**What this task involves**
Repeat the material in full. Keep every line exactly as it is.

**Material for this exercise**

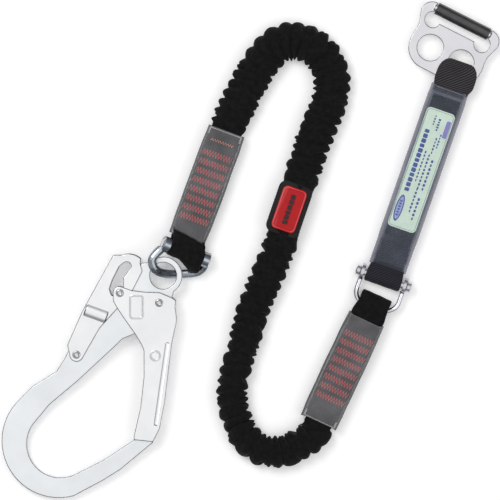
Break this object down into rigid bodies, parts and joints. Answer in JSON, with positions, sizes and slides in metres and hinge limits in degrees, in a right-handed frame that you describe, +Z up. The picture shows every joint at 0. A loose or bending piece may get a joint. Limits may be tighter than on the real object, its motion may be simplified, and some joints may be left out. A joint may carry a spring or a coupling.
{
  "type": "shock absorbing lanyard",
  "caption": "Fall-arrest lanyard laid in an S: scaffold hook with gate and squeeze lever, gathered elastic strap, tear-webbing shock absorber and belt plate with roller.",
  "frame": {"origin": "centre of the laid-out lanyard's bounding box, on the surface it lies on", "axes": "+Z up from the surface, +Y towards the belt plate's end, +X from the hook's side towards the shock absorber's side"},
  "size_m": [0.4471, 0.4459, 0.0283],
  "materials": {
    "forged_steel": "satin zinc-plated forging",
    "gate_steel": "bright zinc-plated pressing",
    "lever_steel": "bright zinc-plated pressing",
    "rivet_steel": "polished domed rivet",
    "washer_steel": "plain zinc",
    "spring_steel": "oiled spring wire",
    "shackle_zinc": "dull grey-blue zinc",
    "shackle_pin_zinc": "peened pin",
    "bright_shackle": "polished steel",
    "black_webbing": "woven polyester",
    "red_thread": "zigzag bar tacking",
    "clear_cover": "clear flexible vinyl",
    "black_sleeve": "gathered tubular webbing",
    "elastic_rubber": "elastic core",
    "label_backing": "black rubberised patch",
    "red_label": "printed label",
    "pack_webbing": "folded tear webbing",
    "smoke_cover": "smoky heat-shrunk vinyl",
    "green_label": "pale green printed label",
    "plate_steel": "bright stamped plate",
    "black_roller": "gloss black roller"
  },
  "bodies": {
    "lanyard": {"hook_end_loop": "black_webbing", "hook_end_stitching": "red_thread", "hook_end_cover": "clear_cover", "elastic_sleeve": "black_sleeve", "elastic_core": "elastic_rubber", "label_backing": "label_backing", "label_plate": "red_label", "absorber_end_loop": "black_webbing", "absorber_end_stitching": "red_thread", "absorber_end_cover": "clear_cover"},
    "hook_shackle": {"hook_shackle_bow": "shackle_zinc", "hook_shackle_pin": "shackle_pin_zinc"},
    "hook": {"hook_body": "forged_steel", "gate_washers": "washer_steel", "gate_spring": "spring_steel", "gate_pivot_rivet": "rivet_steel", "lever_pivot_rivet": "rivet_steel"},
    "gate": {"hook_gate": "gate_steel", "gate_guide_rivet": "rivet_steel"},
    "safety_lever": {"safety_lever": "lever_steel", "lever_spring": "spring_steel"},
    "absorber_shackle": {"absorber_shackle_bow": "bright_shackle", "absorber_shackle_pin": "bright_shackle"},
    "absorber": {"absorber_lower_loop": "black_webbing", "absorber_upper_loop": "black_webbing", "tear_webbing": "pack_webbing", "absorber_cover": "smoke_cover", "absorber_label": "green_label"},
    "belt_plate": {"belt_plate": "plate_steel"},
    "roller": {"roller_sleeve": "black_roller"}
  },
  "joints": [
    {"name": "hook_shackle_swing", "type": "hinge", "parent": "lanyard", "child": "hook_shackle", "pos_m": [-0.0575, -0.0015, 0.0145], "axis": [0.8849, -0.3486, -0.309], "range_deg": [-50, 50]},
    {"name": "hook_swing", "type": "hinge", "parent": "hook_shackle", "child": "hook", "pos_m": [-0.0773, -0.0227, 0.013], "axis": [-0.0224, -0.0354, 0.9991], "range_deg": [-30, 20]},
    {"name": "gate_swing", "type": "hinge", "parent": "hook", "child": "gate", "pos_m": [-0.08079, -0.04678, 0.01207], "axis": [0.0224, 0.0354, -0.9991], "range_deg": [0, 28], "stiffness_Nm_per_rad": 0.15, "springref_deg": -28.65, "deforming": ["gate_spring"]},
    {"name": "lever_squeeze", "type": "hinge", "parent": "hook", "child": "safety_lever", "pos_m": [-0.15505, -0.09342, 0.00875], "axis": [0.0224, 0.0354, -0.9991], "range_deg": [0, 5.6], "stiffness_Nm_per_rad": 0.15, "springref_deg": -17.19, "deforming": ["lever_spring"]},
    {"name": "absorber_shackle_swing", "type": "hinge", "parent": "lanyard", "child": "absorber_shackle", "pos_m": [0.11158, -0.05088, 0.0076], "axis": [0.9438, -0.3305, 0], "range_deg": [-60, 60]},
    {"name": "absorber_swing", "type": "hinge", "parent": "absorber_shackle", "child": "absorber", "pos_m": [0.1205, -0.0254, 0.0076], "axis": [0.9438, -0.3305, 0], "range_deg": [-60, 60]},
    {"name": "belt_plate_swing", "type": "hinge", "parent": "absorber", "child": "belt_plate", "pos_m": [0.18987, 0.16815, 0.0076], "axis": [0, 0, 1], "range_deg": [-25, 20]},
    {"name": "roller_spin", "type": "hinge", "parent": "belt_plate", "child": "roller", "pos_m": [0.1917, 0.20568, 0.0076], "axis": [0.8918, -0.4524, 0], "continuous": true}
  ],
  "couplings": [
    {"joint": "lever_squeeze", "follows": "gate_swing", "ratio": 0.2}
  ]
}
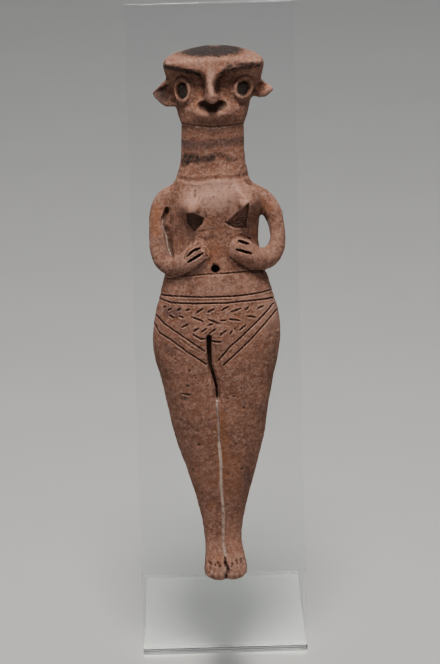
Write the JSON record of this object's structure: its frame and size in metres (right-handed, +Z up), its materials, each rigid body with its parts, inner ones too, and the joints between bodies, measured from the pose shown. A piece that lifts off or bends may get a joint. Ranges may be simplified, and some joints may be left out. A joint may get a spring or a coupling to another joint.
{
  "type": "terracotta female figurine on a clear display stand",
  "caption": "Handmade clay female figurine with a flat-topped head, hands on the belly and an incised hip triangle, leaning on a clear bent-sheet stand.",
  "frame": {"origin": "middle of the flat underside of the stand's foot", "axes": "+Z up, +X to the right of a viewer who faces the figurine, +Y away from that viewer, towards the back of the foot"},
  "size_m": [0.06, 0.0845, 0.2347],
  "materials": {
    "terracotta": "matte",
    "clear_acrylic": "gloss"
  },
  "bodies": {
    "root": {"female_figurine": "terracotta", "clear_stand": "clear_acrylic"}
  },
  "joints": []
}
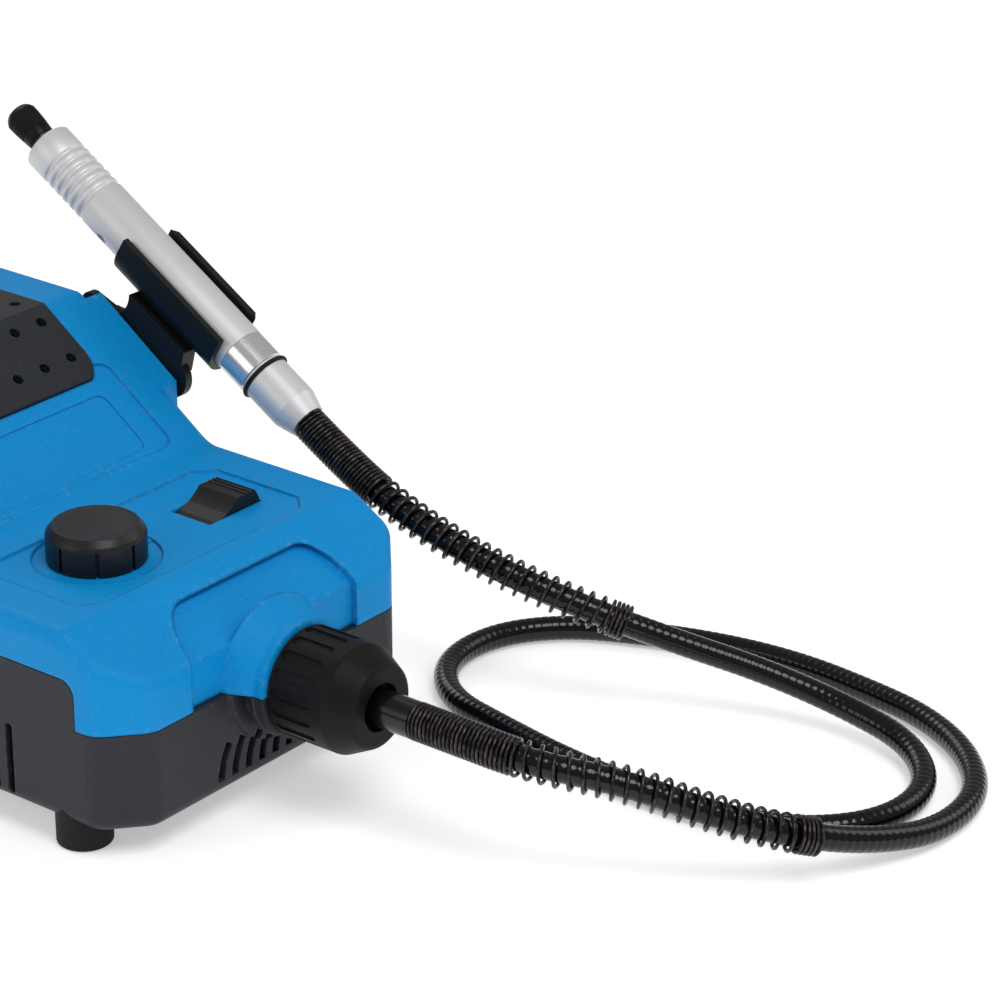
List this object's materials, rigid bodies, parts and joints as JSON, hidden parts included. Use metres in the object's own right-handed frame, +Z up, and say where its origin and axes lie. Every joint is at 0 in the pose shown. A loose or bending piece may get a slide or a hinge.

**Completed exercise**
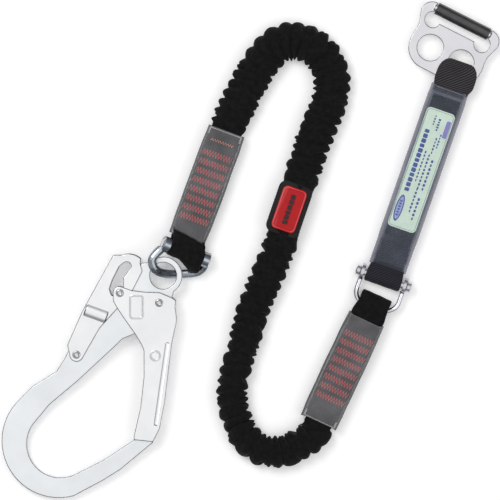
Break this object down into rigid bodies, parts and joints. Answer in JSON, with positions, sizes and slides in metres and hinge limits in degrees, in a right-handed frame that you describe, +Z up. The picture shows every joint at 0. A loose or bending piece may get a joint. Limits may be tighter than on the real object, its motion may be simplified, and some joints may be left out. A joint may carry a spring or a coupling.
{
  "type": "shock absorbing lanyard",
  "caption": "Fall-arrest lanyard laid in an S: scaffold hook with gate and squeeze lever, gathered elastic strap, tear-webbing shock absorber and belt plate with roller.",
  "frame": {"origin": "centre of the laid-out lanyard's bounding box, on the surface it lies on", "axes": "+Z up from the surface, +Y towards the belt plate's end, +X from the hook's side towards the shock absorber's side"},
  "size_m": [0.4471, 0.4459, 0.0283],
  "materials": {
    "forged_steel": "satin zinc-plated forging",
    "gate_steel": "bright zinc-plated pressing",
    "lever_steel": "bright zinc-plated pressing",
    "rivet_steel": "polished domed rivet",
    "washer_steel": "plain zinc",
    "spring_steel": "oiled spring wire",
    "shackle_zinc": "dull grey-blue zinc",
    "shackle_pin_zinc": "peened pin",
    "bright_shackle": "polished steel",
    "black_webbing": "woven polyester",
    "red_thread": "zigzag bar tacking",
    "clear_cover": "clear flexible vinyl",
    "black_sleeve": "gathered tubular webbing",
    "elastic_rubber": "elastic core",
    "label_backing": "black rubberised patch",
    "red_label": "printed label",
    "pack_webbing": "folded tear webbing",
    "smoke_cover": "smoky heat-shrunk vinyl",
    "green_label": "pale green printed label",
    "plate_steel": "bright stamped plate",
    "black_roller": "gloss black roller"
  },
  "bodies": {
    "lanyard": {"hook_end_loop": "black_webbing", "hook_end_stitching": "red_thread", "hook_end_cover": "clear_cover", "elastic_sleeve": "black_sleeve", "elastic_core": "elastic_rubber", "label_backing": "label_backing", "label_plate": "red_label", "absorber_end_loop": "black_webbing", "absorber_end_stitching": "red_thread", "absorber_end_cover": "clear_cover"},
    "hook_shackle": {"hook_shackle_bow": "shackle_zinc", "hook_shackle_pin": "shackle_pin_zinc"},
    "hook": {"hook_body": "forged_steel", "gate_washers": "washer_steel", "gate_spring": "spring_steel", "gate_pivot_rivet": "rivet_steel", "lever_pivot_rivet": "rivet_steel"},
    "gate": {"hook_gate": "gate_steel", "gate_guide_rivet": "rivet_steel"},
    "safety_lever": {"safety_lever": "lever_steel", "lever_spring": "spring_steel"},
    "absorber_shackle": {"absorber_shackle_bow": "bright_shackle", "absorber_shackle_pin": "bright_shackle"},
    "absorber": {"absorber_lower_loop": "black_webbing", "absorber_upper_loop": "black_webbing", "tear_webbing": "pack_webbing", "absorber_cover": "smoke_cover", "absorber_label": "green_label"},
    "belt_plate": {"belt_plate": "plate_steel"},
    "roller": {"roller_sleeve": "black_roller"}
  },
  "joints": [
    {"name": "hook_shackle_swing", "type": "hinge", "parent": "lanyard", "child": "hook_shackle", "pos_m": [-0.0575, -0.0015, 0.0145], "axis": [0.8849, -0.3486, -0.309], "range_deg": [-50, 50]},
    {"name": "hook_swing", "type": "hinge", "parent": "hook_shackle", "child": "hook", "pos_m": [-0.0773, -0.0227, 0.013], "axis": [-0.0224, -0.0354, 0.9991], "range_deg": [-30, 20]},
    {"name": "gate_swing", "type": "hinge", "parent": "hook", "child": "gate", "pos_m": [-0.08079, -0.04678, 0.01207], "axis": [0.0224, 0.0354, -0.9991], "range_deg": [0, 28], "stiffness_Nm_per_rad": 0.15, "springref_deg": -28.65, "deforming": ["gate_spring"]},
    {"name": "lever_squeeze", "type": "hinge", "parent": "hook", "child": "safety_lever", "pos_m": [-0.15505, -0.09342, 0.00875], "axis": [0.0224, 0.0354, -0.9991], "range_deg": [0, 5.6], "stiffness_Nm_per_rad": 0.15, "springref_deg": -17.19, "deforming": ["lever_spring"]},
    {"name": "absorber_shackle_swing", "type": "hinge", "parent": "lanyard", "child": "absorber_shackle", "pos_m": [0.11158, -0.05088, 0.0076], "axis": [0.9438, -0.3305, 0], "range_deg": [-60, 60]},
    {"name": "absorber_swing", "type": "hinge", "parent": "absorber_shackle", "child": "absorber", "pos_m": [0.1205, -0.0254, 0.0076], "axis": [0.9438, -0.3305, 0], "range_deg": [-60, 60]},
    {"name": "belt_plate_swing", "type": "hinge", "parent": "absorber", "child": "belt_plate", "pos_m": [0.18987, 0.16815, 0.0076], "axis": [0, 0, 1], "range_deg": [-25, 20]},
    {"name": "roller_spin", "type": "hinge", "parent": "belt_plate", "child": "roller", "pos_m": [0.1917, 0.20568, 0.0076], "axis": [0.8918, -0.4524, 0], "continuous": true}
  ],
  "couplings": [
    {"joint": "lever_squeeze", "follows": "gate_swing", "ratio": 0.2}
  ]
}
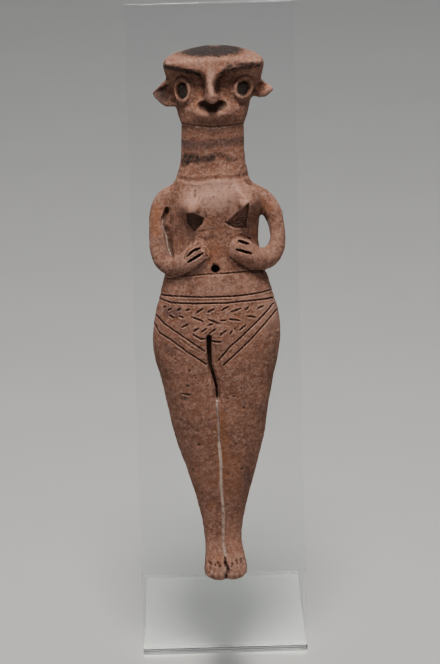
Write the JSON record of this object's structure: its frame and size in metres (right-handed, +Z up), its materials, each rigid body with its parts, inner ones too, and the joints between bodies, measured from the pose shown. A piece that lifts off or bends may get a joint. Ranges may be simplified, and some joints may be left out. A joint may get a spring or a coupling to another joint.
{
  "type": "terracotta female figurine on a clear display stand",
  "caption": "Handmade clay female figurine with a flat-topped head, hands on the belly and an incised hip triangle, leaning on a clear bent-sheet stand.",
  "frame": {"origin": "middle of the flat underside of the stand's foot", "axes": "+Z up, +X to the right of a viewer who faces the figurine, +Y away from that viewer, towards the back of the foot"},
  "size_m": [0.06, 0.0845, 0.2347],
  "materials": {
    "terracotta": "matte",
    "clear_acrylic": "gloss"
  },
  "bodies": {
    "root": {"female_figurine": "terracotta", "clear_stand": "clear_acrylic"}
  },
  "joints": []
}
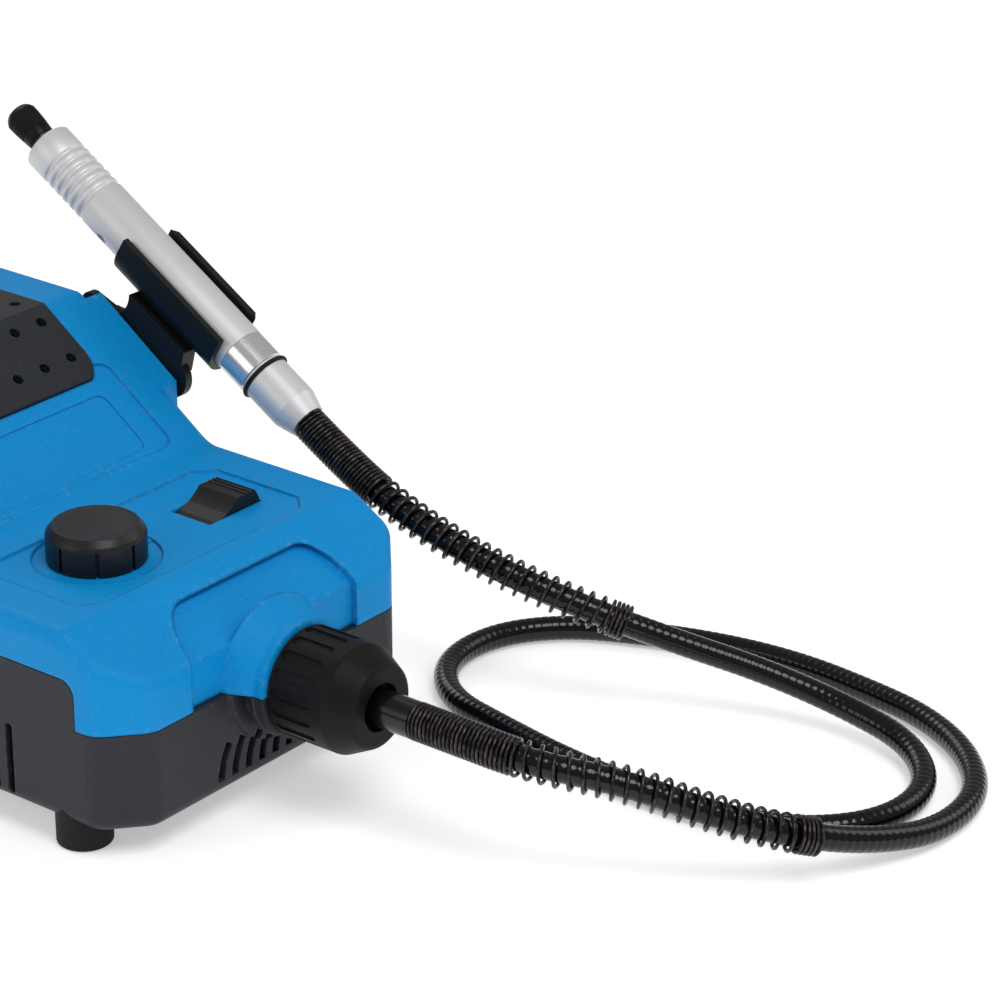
List this object's materials, rigid bodies, parts and joints as JSON, hidden parts included. Use metres in the object's own right-handed frame, +Z up, and say where its origin and axes lie. Every joint is at 0 in the pose shown. A loose or bending piece may get a slide or a hinge.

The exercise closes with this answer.